From your description, this means that air warfare the way we understand it won't be invented at all. If a single bar of the material the size of a water bottle (let's be generous and say 1L) can lift a ton, then individual "flying packs" would have been possible: a backpack sized unit with a small heating element and reservoir of fuel would be sufficient to lift an individual with plenty of excess. The real issues initially would be how to control the lift (I am going to assume the amount of lift must be proportional to the temperature of the metal). So the unit has a control valve which can be accessed from the flyer's hand to raise and lower the temperature.

Quick, I need a match to start this backpack
Now as described, the metal simply provides lift so people will initially be used more or less as kites, otherwise they will be blown about by the wind, without very much control. A person acting as a kite can observe and signal to the troops below, providing intelligence, correcting artillery fire and possibly being used to throw grenades at enemies below.
Now this may seem rather counter-intuitive, but since this is obviously superior to balloons or ornithopters (the only known or considered means of flight prior to this point) yet entirely unlike either one, people will go for the easiest and most obvious applications at first.
Another way unobtanium will change things is in logistics. Heavily laden carts, artillery and limbers and other wheeled vehicles of the period were slow, hard riding and often churned up roads (or sank in the mud). Attaching an unobtanium lift unit to the cart or other wheeled vehicles allows them to float off the roads. With careful adjustments, they can float at low altitude (like a metre) so a horse team can still draw them without damaging the roadway. Care must be taken in windy conditions, but the fuel supply can be cut and cold water poured on the unobtanium to ground the cart, which then is pulled in the usual fashion until conditions are right for floating again.
So at least initially, unobtanium will not lead to air war or air transport.
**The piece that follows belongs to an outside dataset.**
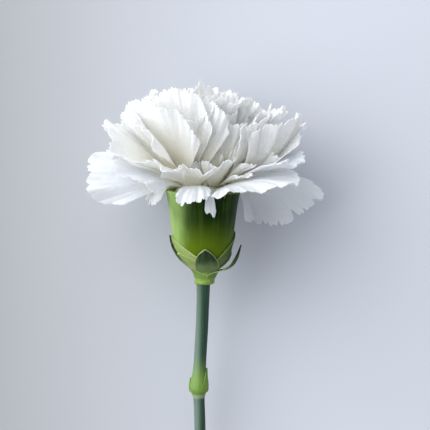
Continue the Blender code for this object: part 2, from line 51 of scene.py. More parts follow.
BLOOM_RADIUS = 36.5
BLOOM_HEIGHT = 33.5
BLOOM_SQUARENESS = 2.7
PETAL_WALL = 0.22
CALYX_LENGTH = 26.4
CALYX_WALL = 0.9
CALYX_CUP_DEPTH = 20.0
CALYX_LIP_HEIGHT = 0.25
CALYX_TEETH = 5
NOTCH_TURN = math.radians(-124)
NOTCH_DEPTH = 3.4
NOTCH_WIDTH = 2.2
BRACT_WALL = 0.35
BROAD_BRACT_FOOT = 25.6
OUTER_BRACT_FOOT = 27.6
COLLAR_LENGTH = 3.8
STEM_RADIUS = 2.0
STEM_LENGTH = 122.5
STEM_END_RADIUS = 1.6
JOINT_RADIUS = 2.9
JOINT_DEPTHS = (63.6, 112.0)
LEAF_SCALE_WALL = 0.3
LEAF_SCALE_LENGTHS = (8.2, 4.6)
CUT_SLANT = math.radians(40)
CUT_SPAN = 3.7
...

As more experience is gained with the use of unobtanium, people may develop special suits to provide warmth and later pressurization to fly higher (and larger backpacks with more fuel). The idea of bombing the enemy may be extended so large carts or even specially designed rafts will be lofted, and crews can throw bombs, darts or even launch rocket projectiles. Guns will be out, since the recoil force will cause the platform to violently recoil. This may eventually be overcome by using the scaling properties of the unobtanium to build full fledged fortresses out of stone or concrete and metal and float them over important features or tow them into position as fire support platforms. Several hundred kilograms and a furnace in the middle of the structure provide lift.

Didn't expect that
In an unintentional irony, the use of these platforms may lead to winged flight, since gliders or ornithopter-like flying machines can be safely raised high enough to be launched. Given the lack of compact and sufficiently powerful engines, gliding flight may all that can be accomplished for a long time. Air superiority will then consist of protecting floating platforms, or having gliders swoop down on columns of transport vehicles floating just off the surface of the roadway, with the pilot madly throwing bombs or releasing darts as he swoops by.